One memory from Olongapo that sticks with me was visiting the “men’s room” in one of the aforementioned establishments. It had no running water. One stood on a plank placed on the dirt floor and peed into a shallow ditch. As one left, however, a fellow on duty would hold out to you a tray with a small towel. For a tip, of course. Such graciousness. I provided a tip, but refrained from using the towel.
(I have always pronounced Olongapo as Oh-LONG-a-poh. In researching recently, I came across an Aussie pronouncing it Ohlon-GAH-poh. Anyone know the correct pronunciation?)
My final purchases in Asia were at the exchange in Subic. Bought a set of Sansui SP-1500 speakers and monkeypod salad bowl sets for two couples recently married. Back then, speaker size mattered. These Sansuis were large. Glad we had the storage space on board.

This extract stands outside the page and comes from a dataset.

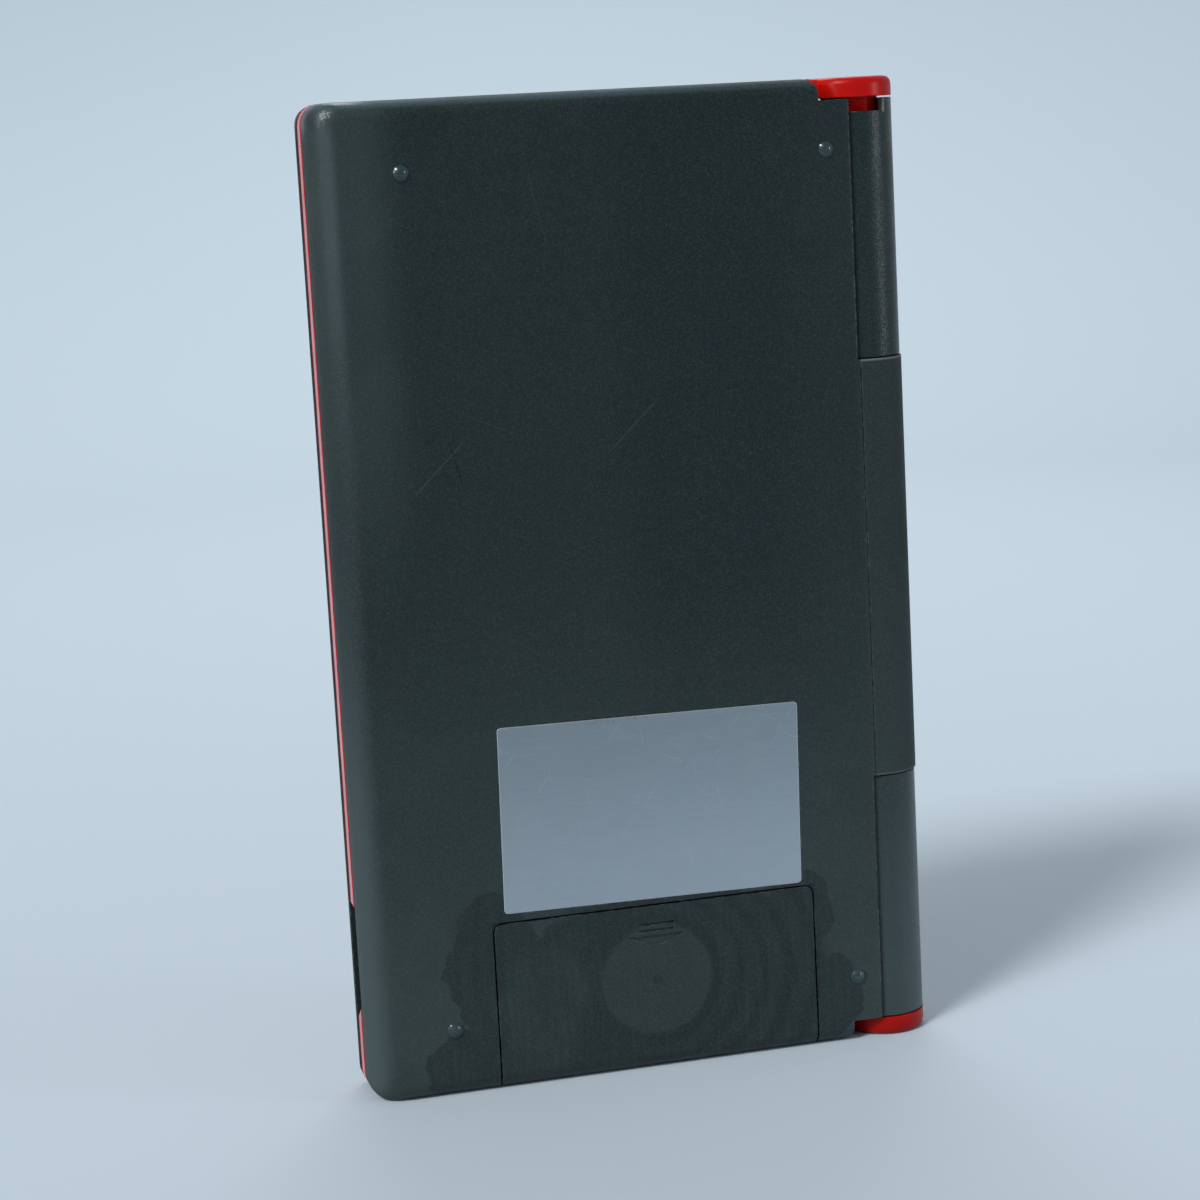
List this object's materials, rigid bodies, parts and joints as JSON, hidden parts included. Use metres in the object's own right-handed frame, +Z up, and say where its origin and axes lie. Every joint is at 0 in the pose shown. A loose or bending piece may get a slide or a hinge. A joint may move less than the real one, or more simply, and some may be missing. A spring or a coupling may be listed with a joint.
{
  "type": "electronic dictionary",
  "caption": "Pocket electronic dictionary that opens like a book on a full-length barrel hinge, with keys and display inside and a sliding battery door in its back.",
  "frame": {"origin": "centre of the bottom edge face, under the middle of the closed device as it stands upright", "axes": "+Z up along the device's height; the back cover with the battery door faces +Y and the lid faces -Y; the hinge barrel runs along Z on the -X side and the free edge with the thumb scoop is on the +X side"},
  "size_m": [0.1032, 0.0156, 0.17],
  "materials": {
    "cover_paint": "satin dark grey-green paint with fine metallic flake, on plastic",
    "lid_paint": "satin dark grey-green paint with fine metallic flake, on plastic",
    "frame_red": "glossy red",
    "label_foil": "bare silver foil",
    "deck_plastic": "fine matt grain",
    "liner_plastic": "fine matt grain",
    "key_plastic": null,
    "lens": "clear",
    "lcd_glass": "grey-green reflective display",
    "rubber": "translucent grey silicone",
    "board": "green solder mask",
    "chip_black": "moulded epoxy",
    "cell_steel": "nickel plated",
    "steel": "zinc plated",
    "brass": "bare brass"
  },
  "bodies": {
    "root": {"rear_cover": "cover_paint", "mid_frame": "frame_red", "hinge_pin": "steel", "label": "label_foil", "key_deck": "deck_plastic", "display_window": "lens", "lcd_panel": "lcd_glass", "lcd_connector": "rubber", "key_mat": "rubber", "circuit_board": "board", "main_chip": "chip_black", "rom_chip": "chip_black", "cell_1": "cell_steel", "cell_2": "cell_steel", "contact_1": "brass", "contact_2": "brass", "contact_bridge": "brass", "sound_disc": "brass", "screw_1": "steel", "screw_2": "steel", "screw_3": "steel", "screw_4": "steel"},
    "lid": {"lid_shell": "lid_paint", "lid_liner": "liner_plastic"},
    "door": {"battery_door": "cover_paint"},
    "key_on_body": {"key_on": "key_plastic"},
    "key_off_body": {"key_off": "key_plastic"},
    "key_clear_body": {"key_clear": "key_plastic"},
    "key_language_body": {"key_language": "key_plastic"},
    "key_up_body": {"key_up": "key_plastic"},
    "key_down_body": {"key_down": "key_plastic"},
    "key_a_body": {"key_a": "key_plastic"},
    "key_b_body": {"key_b": "key_plastic"},
    "key_c_body": {"key_c": "key_plastic"},
    "key_d_body": {"key_d": "key_plastic"},
    "key_e_body": {"key_e": "key_plastic"},
    "key_f_body": {"key_f": "key_plastic"},
    "key_g_body": {"key_g": "key_plastic"},
    "key_h_body": {"key_h": "key_plastic"},
    "key_i_body": {"key_i": "key_plastic"},
    "key_j_body": {"key_j": "key_plastic"},
    "key_k_body": {"key_k": "key_plastic"},
    "key_l_body": {"key_l": "key_plastic"},
    "key_m_body": {"key_m": "key_plastic"},
    "key_n_body": {"key_n": "key_plastic"},
    "key_o_body": {"key_o": "key_plastic"},
    "key_p_body": {"key_p": "key_plastic"},
    "key_q_body": {"key_q": "key_plastic"},
    "key_r_body": {"key_r": "key_plastic"},
    "key_s_body": {"key_s": "key_plastic"},
    "key_t_body": {"key_t": "key_plastic"},
    "key_u_body": {"key_u": "key_plastic"},
    "key_v_body": {"key_v": "key_plastic"},
    "key_w_body": {"key_w": "key_plastic"},
    "key_x_body": {"key_x": "key_plastic"},
    "key_y_body": {"key_y": "key_plastic"},
    "key_z_body": {"key_z": "key_plastic"},
    "key_space_body": {"key_space": "key_plastic"},
    "key_delete_body": {"key_delete": "key_plastic"},
    "key_enter_body": {"key_enter": "key_plastic"}
  },
  "joints": [
    {"name": "lid_hinge", "type": "hinge", "parent": "root", "child": "lid", "pos_m": [-0.04405, -0.00028, 0], "axis": [0, 0, -1], "range_deg": [0, 180]},
    {"name": "door_slide", "type": "slide", "parent": "root", "child": "door", "axis": [0, 0, -1], "range_m": [0, 0.012]},
    {"name": "key_on_press", "type": "slide", "parent": "root", "child": "key_on_body", "axis": [0, 1, 0], "range_m": [0, 0.0008], "stiffness_N_per_m": 500, "springref_m": -0.0008},
    {"name": "key_off_press", "type": "slide", "parent": "root", "child": "key_off_body", "axis": [0, 1, 0], "range_m": [0, 0.0008], "stiffness_N_per_m": 500, "springref_m": -0.0008},
    {"name": "key_clear_press", "type": "slide", "parent": "root", "child": "key_clear_body", "axis": [0, 1, 0], "range_m": [0, 0.0008], "stiffness_N_per_m": 500, "springref_m": -0.0008},
    {"name": "key_language_press", "type": "slide", "parent": "root", "child": "key_language_body", "axis": [0, 1, 0], "range_m": [0, 0.0008], "stiffness_N_per_m": 500, "springref_m": -0.0008},
    {"name": "key_up_press", "type": "slide", "parent": "root", "child": "key_up_body", "axis": [0, 1, 0], "range_m": [0, 0.0008], "stiffness_N_per_m": 500, "springref_m": -0.0008},
    {"name": "key_down_press", "type": "slide", "parent": "root", "child": "key_down_body", "axis": [0, 1, 0], "range_m": [0, 0.0008], "stiffness_N_per_m": 500, "springref_m": -0.0008},
    {"name": "key_a_press", "type": "slide", "parent": "root", "child": "key_a_body", "axis": [0, 1, 0], "range_m": [0, 0.0008], "stiffness_N_per_m": 500, "springref_m": -0.0008},
    {"name": "key_b_press", "type": "slide", "parent": "root", "child": "key_b_body", "axis": [0, 1, 0], "range_m": [0, 0.0008], "stiffness_N_per_m": 500, "springref_m": -0.0008},
    {"name": "key_c_press", "type": "slide", "parent": "root", "child": "key_c_body", "axis": [0, 1, 0], "range_m": [0, 0.0008], "stiffness_N_per_m": 500, "springref_m": -0.0008},
    {"name": "key_d_press", "type": "slide", "parent": "root", "child": "key_d_body", "axis": [0, 1, 0], "range_m": [0, 0.0008], "stiffness_N_per_m": 500, "springref_m": -0.0008},
    {"name": "key_e_press", "type": "slide", "parent": "root", "child": "key_e_body", "axis": [0, 1, 0], "range_m": [0, 0.0008], "stiffness_N_per_m": 500, "springref_m": -0.0008},
    {"name": "key_f_press", "type": "slide", "parent": "root", "child": "key_f_body", "axis": [0, 1, 0], "range_m": [0, 0.0008], "stiffness_N_per_m": 500, "springref_m": -0.0008},
    {"name": "key_g_press", "type": "slide", "parent": "root", "child": "key_g_body", "axis": [0, 1, 0], "range_m": [0, 0.0008], "stiffness_N_per_m": 500, "springref_m": -0.0008},
    {"name": "key_h_press", "type": "slide", "parent": "root", "child": "key_h_body", "axis": [0, 1, 0], "range_m": [0, 0.0008], "stiffness_N_per_m": 500, "springref_m": -0.0008},
    {"name": "key_i_press", "type": "slide", "parent": "root", "child": "key_i_body", "axis": [0, 1, 0], "range_m": [0, 0.0008], "stiffness_N_per_m": 500, "springref_m": -0.0008},
    {"name": "key_j_press", "type": "slide", "parent": "root", "child": "key_j_body", "axis": [0, 1, 0], "range_m": [0, 0.0008], "stiffness_N_per_m": 500, "springref_m": -0.0008},
    {"name": "key_k_press", "type": "slide", "parent": "root", "child": "key_k_body", "axis": [0, 1, 0], "range_m": [0, 0.0008], "stiffness_N_per_m": 500, "springref_m": -0.0008},
    {"name": "key_l_press", "type": "slide", "parent": "root", "child": "key_l_body", "axis": [0, 1, 0], "range_m": [0, 0.0008], "stiffness_N_per_m": 500, "springref_m": -0.0008},
    {"name": "key_m_press", "type": "slide", "parent": "root", "child": "key_m_body", "axis": [0, 1, 0], "range_m": [0, 0.0008], "stiffness_N_per_m": 500, "springref_m": -0.0008},
    {"name": "key_n_press", "type": "slide", "parent": "root", "child": "key_n_body", "axis": [0, 1, 0], "range_m": [0, 0.0008], "stiffness_N_per_m": 500, "springref_m": -0.0008},
    {"name": "key_o_press", "type": "slide", "parent": "root", "child": "key_o_body", "axis": [0, 1, 0], "range_m": [0, 0.0008], "stiffness_N_per_m": 500, "springref_m": -0.0008},
    {"name": "key_p_press", "type": "slide", "parent": "root", "child": "key_p_body", "axis": [0, 1, 0], "range_m": [0, 0.0008], "stiffness_N_per_m": 500, "springref_m": -0.0008},
    {"name": "key_q_press", "type": "slide", "parent": "root", "child": "key_q_body", "axis": [0, 1, 0], "range_m": [0, 0.0008], "stiffness_N_per_m": 500, "springref_m": -0.0008},
    {"name": "key_r_press", "type": "slide", "parent": "root", "child": "key_r_body", "axis": [0, 1, 0], "range_m": [0, 0.0008], "stiffness_N_per_m": 500, "springref_m": -0.0008},
    {"name": "key_s_press", "type": "slide", "parent": "root", "child": "key_s_body", "axis": [0, 1, 0], "range_m": [0, 0.0008], "stiffness_N_per_m": 500, "springref_m": -0.0008},
    {"name": "key_t_press", "type": "slide", "parent": "root", "child": "key_t_body", "axis": [0, 1, 0], "range_m": [0, 0.0008], "stiffness_N_per_m": 500, "springref_m": -0.0008},
    {"name": "key_u_press", "type": "slide", "parent": "root", "child": "key_u_body", "axis": [0, 1, 0], "range_m": [0, 0.0008], "stiffness_N_per_m": 500, "springref_m": -0.0008},
    {"name": "key_v_press", "type": "slide", "parent": "root", "child": "key_v_body", "axis": [0, 1, 0], "range_m": [0, 0.0008], "stiffness_N_per_m": 500, "springref_m": -0.0008},
    {"name": "key_w_press", "type": "slide", "parent": "root", "child": "key_w_body", "axis": [0, 1, 0], "range_m": [0, 0.0008], "stiffness_N_per_m": 500, "springref_m": -0.0008},
    {"name": "key_x_press", "type": "slide", "parent": "root", "child": "key_x_body", "axis": [0, 1, 0], "range_m": [0, 0.0008], "stiffness_N_per_m": 500, "springref_m": -0.0008},
    {"name": "key_y_press", "type": "slide", "parent": "root", "child": "key_y_body", "axis": [0, 1, 0], "range_m": [0, 0.0008], "stiffness_N_per_m": 500, "springref_m": -0.0008},
    {"name": "key_z_press", "type": "slide", "parent": "root", "child": "key_z_body", "axis": [0, 1, 0], "range_m": [0, 0.0008], "stiffness_N_per_m": 500, "springref_m": -0.0008},
    {"name": "key_space_press", "type": "slide", "parent": "root", "child": "key_space_body", "axis": [0, 1, 0], "range_m": [0, 0.0008], "stiffness_N_per_m": 500, "springref_m": -0.0008},
    {"name": "key_delete_press", "type": "slide", "parent": "root", "child": "key_delete_body", "axis": [0, 1, 0], "range_m": [0, 0.0008], "stiffness_N_per_m": 500, "springref_m": -0.0008},
    {"name": "key_enter_press", "type": "slide", "parent": "root", "child": "key_enter_body", "axis": [0, 1, 0], "range_m": [0, 0.0008], "stiffness_N_per_m": 500, "springref_m": -0.0008}
  ]
}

According to my journal, I stayed up all night on the 17/18th working on “those stupid commendations.” Apparently, we held up the ship’s departure for a half-hour trying to get them done and submitted, I assume in hard copy.
Soon after getting underway, we also had a missile shoot, getting at least one hit.
On 13 November 1969, Biddle was relieved as plane guard and headed to Subic Bay. It was the end of Biddle‘s duty on the line and the beginning of our long journey home.
Much earlier, I had mentioned that our original route back to Norfolk was to be via Australia, New Zealand, and Tahiti. Was not to be. There was also flirtation with an around-the-world cruise back, with stops in Africa and Europe. Was not to be.
Then there was the option of San Francisco or Acapulco. Officers with families opted for San Francisco, as it was easier for wives, especially, to greet their husbands. San Francisco, it was to be.
Maybe a stop at Pearl on the way? No. After Subic, we were to stop briefly in Guam and then make a straight shot to San Francisco. It would be 18 days at sea, except for a few hours on glorious Guam.
All in all, despite various disappointments, it was really good to be heading home. Goodbye, Vietnam!